I'm trying to understand the pointplot function (Link to pointplot doc) to plot error bars.
Setting the 'errorbar' argument to 'sd' should plot the standard deviation along with the mean. But calculating the standard deviation manually results in a different value.
I used the example provided in the documentation:
import seaborn as sns
df = sns.load_dataset("penguins")
ax = sns.pointplot(data=df, x="island", y="body_mass_g", errorbar="sd")
data = ax.lines[1].get_ydata()
print(data[1] - data[0]) # prints 248.57843137254895
sd = df[df['island'] == 'Torgersen']['body_mass_g'].std()
print(sd) # prints 445.10794020256765
I expected both printed values to be the same, since both data[1] - data[0]
and sd
should be equal to the standard deviation of the variable 'body_mass_g' for the category 'Torgersen'. Other standard deviation provided by sns.pointplot are also not as expected.
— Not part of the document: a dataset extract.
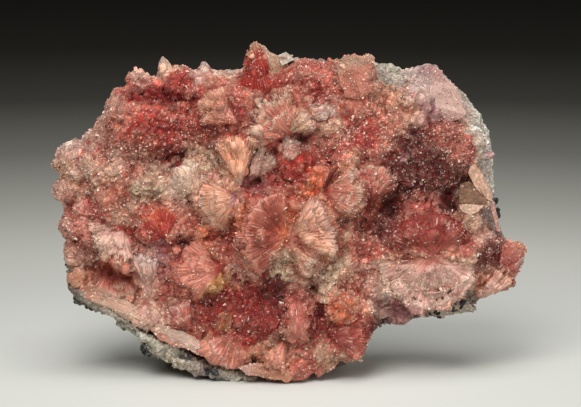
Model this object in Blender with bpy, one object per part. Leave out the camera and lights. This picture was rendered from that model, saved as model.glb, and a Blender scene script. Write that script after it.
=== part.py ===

I must be missing something obvious here but for the life of me I can't figure it out. Appreciate any help. I tested the code locally and in google colab with the same results.
CodePudding user response:
My PC had an outdated version of seaborn (0.11.2), where the argument 'errorbar' was named 'ci'. Using the correct argument resolves the problem. Strangly google Colab also uses version 0.11.2, contrary to their claim that they auto update their packages.